The major averages confirmed a new rally attempt and ended higher for the week as investors digested the latest round of earnings and economic data. However, this was the second consecutive week that volume, a critical component of institutional demand, receded as the major averages advanced. Normally, one would like to see volume expand as the market rallies and contract when the market declines. In terms of new leadership, it was encouraging to see new 52-week highs outnumber new 52-week lows on the NYSE and Nasdaq exchange.
On Monday, stocks scored a follow-through day (FTD) after the Group of 20 largest industrial nations agreed to maintain their economic stimulus package as the global economy continues to recover. It is important to note that this market remains very strong. On every rally since the initial lows in March 2009, each pullback has been less than -8% and the bulls have promptly showed up to quell the bearish pressure and send stocks higher. The latest correction began on October 28, 2009 and ended on November 9, 2009 when this rally-attempt was confirmed. To avoid any confusion, the official status of the market changed from “rally attempt” to “confirmed rally.” Now that the market is back in a confirmed rally, growth investors have a green light for buying stocks when they trigger fresh technical buy signals and break out of sound bases. The stock market remains strong as long as the US dollar continues to fall and the global economic stimulus package continues.
On Tuesday, stocks ended mixed as investors digested the latest round of economic data. The National Association of Realtors said that home prices fell in 8out of every 10 US cities last quarter. Sellers continue to lower prices to attract buyers which has caused the price of the average home to decline to$177,900 which is -11% below Q3 2008’s levels. Distressed sales, a.k.a. deeply discounted sales, made up 30% of all deals according to their data. The good news in the report was that home sales rose and two dozen cities saw home prices actually climb! Remember, the ideal scenario for the real-estate market to recover will be higher home prices coupled with more sales.
On Wednesday, stocks rallied and sent the benchmark S&P 500 Index to a fresh 2009 high. China reported that its industrial production surged thanks in part to strong demand. This bodes well for the global economic recovery and helps allay concern that the 8-month rally in global equities is exaggerated. Elsewhere, the Fed signaled they do not plan on raising rates any time soon. This also removed a ton of pressure on those that subscribe to the notion that the stock market’s 8-month advance was due to a massive government induced liquidity driven rally. The underlying notion is that banks are able to borrow money near record lows and then use that money however they may see fit.
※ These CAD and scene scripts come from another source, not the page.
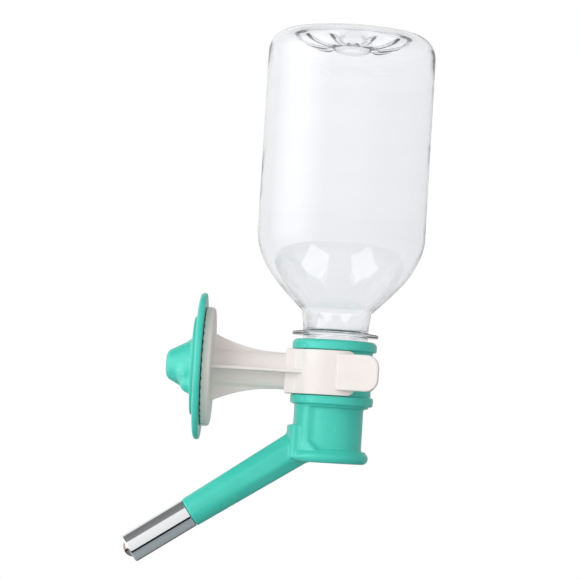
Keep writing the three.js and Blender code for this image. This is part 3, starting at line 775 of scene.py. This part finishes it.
# -------------------------------------------------- drinking tube and its valve
TUBE_R, TUBE_INNER, TUBE_EXPOSED, TUBE_LIP, LIP_THICK = 5.72, 5.25, 27.0, 3.65, 0.35
TUBE_TIP = SPOUT_LENGTH + TUBE_EXPOSED
BALL_R, COIL_R, WIRE_R, COIL_TURNS, COIL_STEPS, WIRE_SIDES = 4.0, 2.9, 0.3, 5, 40, 12
SEAT_FLANGE_R, SEAT_FLANGE, SEAT_SKIRT_R, SEAT_SKIRT, SEAT_HOLE = 4.8, 1.0, 3.25, 3.0, 2.2
SEAT_GAP, ORING_R, ORING_SECTION = 0.15, 4.72, 0.43
SEAL_INNER, SEAL_OUTER, SEAL_GROOVE, GROOVE_SIZE = 10.7, 12.4, 11.55, 0.35
seat_top = nipple_end + SEAT_GAP + SEAT_FLANGE
ball_at = TUBE_TIP - LIP_THICK - math.sqrt(BALL_R**2 - TUBE_LIP**2) - 0.03


def make_tube():
    root = SPOUT_LENGTH + 0.2
    outside = rounded(
        (TUBE_INNER, root, 0.1),
        (TUBE_R, root, 0.1),
        (TUBE_R, TUBE_TIP, 0.65),
        (TUBE_LIP, TUBE_TIP, 0.16),
        (TUBE_LIP, TUBE_TIP - LIP_THICK, 0.1),
        (TUBE_INNER, TUBE_TIP - LIP_THICK, 0.35),
        steps=6,
    )
    made = add_mesh("tube_sleeve", spout_frame, *lathe(dense_loop(outside, 2.0), TUBE_SIDES))
    even_normals(made)
    stands_for(made, "drinking_tube", polished)


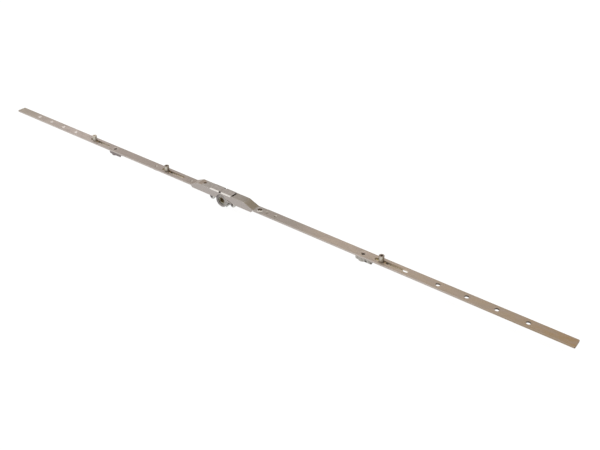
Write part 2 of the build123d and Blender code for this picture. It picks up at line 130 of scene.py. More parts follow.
ROLLING_MARKS = (14.0, 2200.0, 2200.0)      # marks per metre along, across and through the strip
CLOUD_MARKS = (45.0, 120.0, 120.0)
BLUSH_MARKS = (70.0, 160.0, 160.0)
SPANGLE_SCALE = 1800.0
STRIP_RELIEF = 0.000012


class Wire:
    """An output of a node tree. Arithmetic on it adds Math nodes, and node() adds any other."""

    def __init__(self, tree, socket=None):
        self.tree = tree
        self.socket = socket

    def node(self, kind, settings=None, inputs=None, out=0):
        """A new node with its settings, its inputs (wires or plain values) and the output read."""
        made = self.tree.nodes.new(kind)
        for name, value in (settings or {}).items():
            if name == "stops":
                points = made.color_ramp.elements
                while len(points) < len(value):
                    points.new(1.0)
                for point, (place, colour) in zip(points, value):
                    point.position = place
                    point.color = colour
            else:
                setattr(made, name, value)
        for name, value in (inputs or {}).items():
            if isinstance(value, Wire):
                self.tree.links.new(value.socket, made.inputs[name])
            else:
                made.inputs[name].default_value = value
        return Wire(self.tree, made.outputs[out])

    def maths(self, operation, left, right=0.0):
        """A Math node on one or two operands."""
        return self.node("ShaderNodeMath", {"operation": operation}, {0: left, 1: right})

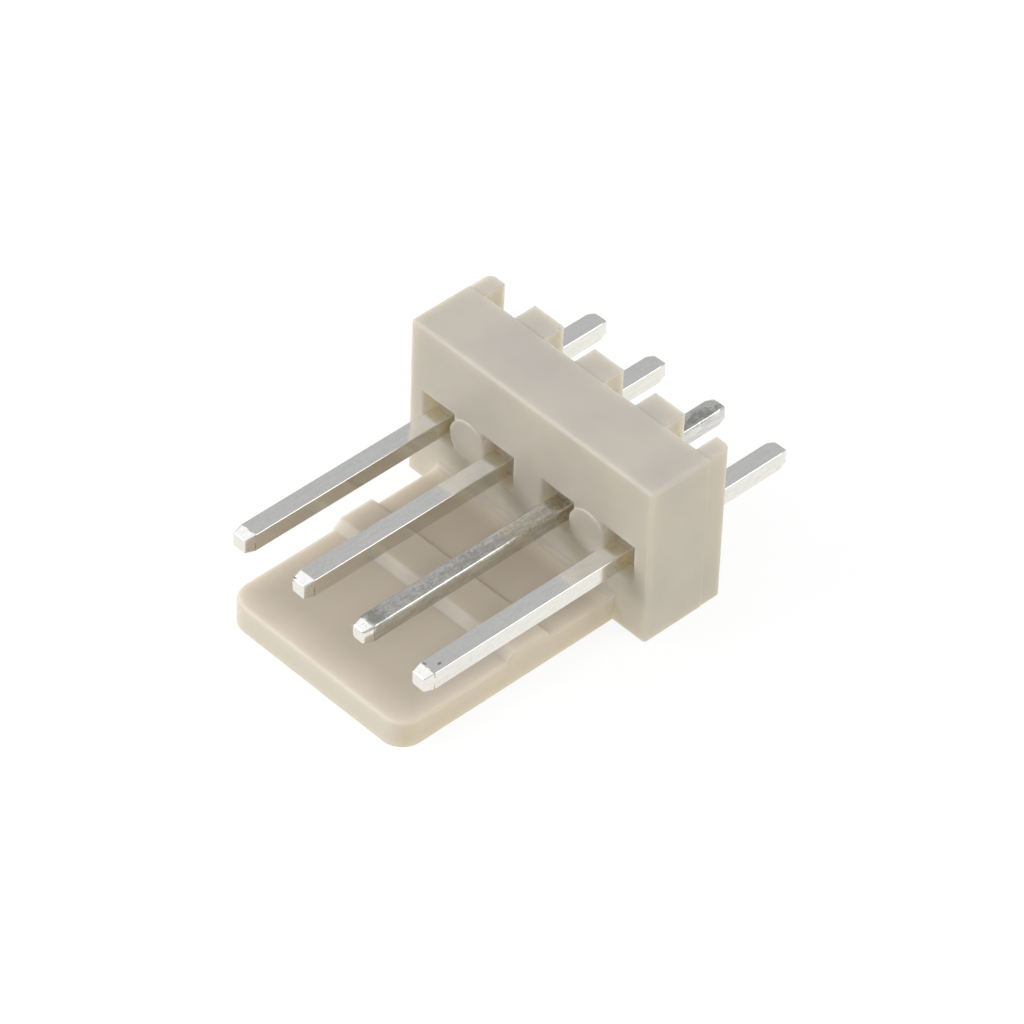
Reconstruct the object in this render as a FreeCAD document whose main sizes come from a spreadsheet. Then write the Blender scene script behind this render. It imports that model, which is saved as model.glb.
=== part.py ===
"""Four-way board header: a moulded housing with a friction lock wall, and four square pins pressed into it.

It lies on the flat of its lock wall. X runs along the row of pins, Y from the mating tips (negative)
to the solder tails (positive), and Z up. The origin is on the surface that the part lies on, under
the middle of its box. Each body is drawn from the mating face of the base. Sizes are in millimetres.
"""
import FreeCAD, Part
import math
import os
import Sketcher

# Driving dimensions: alias, value, meaning
DIMENSIONS = (
    ("ways", 4, "pins in the row"),
    ("pitch", 2.54, "spacing of the pins"),
    ("block_depth", 2.36, "solid base, along the pins"),
    ("block_height", 5.82, "solid base, across the row"),
    ("edge_radius", 0.1, "broken edges of the base and the lock wall"),
    ("pin_height", 2.61, "pin axis above the flat of the lock wall"),
    ("pin_width", 0.64, "side of the square pin"),
    ("mating_length", 7.85, "pin in front of the base"),
    ("tail_length", 3.47, "pin behind the board face"),
    ("tip_taper", 0.36, "length of the coined mating tip"),
    ("tail_taper", 0.29, "length of the coined tail tip"),
    ("taper_inset", 0.07, "how far each coined face comes in"),
    ("wall_inset", 1.33, "end of the base to the side of the lock wall"),
    ("wall_reach", 8.4, "lock wall in front of the base"),
    ("wall_thickness", 0.94, "lock wall"),
    ("wall_corner_radius", 0.75, "far corners of the lock wall"),
    ("root_radius", 0.2, "inner corner between lock wall and base"),
    ("ridge_place", 2.46, "base to the near foot of the friction ridge"),
    ("ridge_back_slope", 0.25, "length of the ridge's slope that faces the base"),
    ("ridge_flat", 1.2, "length of the ridge's level top"),
    ("ridge_lead_in", 0.31, "length of the ridge's slope that faces the tips"),
    ("ridge_height", 0.28, "ridge above the lock wall"),
    ("recess_width", 1.38, "square recess round each pin"),
    ("recess_depth", 0.5, "depth of that recess"),
    ("recess_rise", 0.08, "middle of the recess above the pin axis"),
    ("ejector_diameter", 1.44, "round ejector pad between two recesses"),
    ("ejector_proud", 0.05, "pad in front of the base"),
    ("rib_depth", 0.82, "standoff ribs, along the pins"),
    ("rib_top_inset", 0.06, "tops of the ribs below the top of the base"),
    ("rib_end_inset", 0.02, "outer faces of the end ribs inside those of the base"),
    ("end_rib_width", 0.61, "rib at each end of the row"),
    ("middle_rib_width", 1.22, "rib between two pins"),
    ("rib_corner_radius", 0.25, "outer far corners of the end ribs"),
)
SIZES = {alias: value for alias, value, _ in DIMENSIONS}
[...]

On Thursday, the stock market and a slew of commodities sold off as the US dollar rallied. The US dollar rallied against 15 of 16 major currencies after the Federal Deficit soared to a new record of $176.4 billion in October. Stocks sold off after Hewlett-Packard (HPQ) announced plans to acquire 3Com (COMS). 3Com surged a whopping +31% on the news and enjoyed its single largest advance since 2007 on the $2.7 billion deal. This helped send a slew of computer networking stocks higher.
Stocks shook off negative news regarding consumer sentiment and ended higher on Friday. So far, over 80%of S&P 500 companies that reported Q3 results have topped estimates which has helped the market hold up rather well considering that profits were negative for a record ninth consecutive quarter. What does all this mean for growth investors? Be patient and continue to watch for leading stocks to breakout of sound bases. Do not force a trade and let the market come to you; i.e. do not chase. It is also important to remain cognizant of what is working in this environment: mainly buying very liquid large cap leaders as they bounce off their 50-day moving average line or breakout of sound bases. Some of those leaders include: Apple Computer (AAPL), Amazon (AMZN), Priceline.com (PCLN), Google (GOOG), and Baidu Inc. (BIDU). The action in these names have served as a great proxy for the overall rally which began in March 2009. Jesse Livermore’s timeless advice is true once gain, “Follow The Leaders.”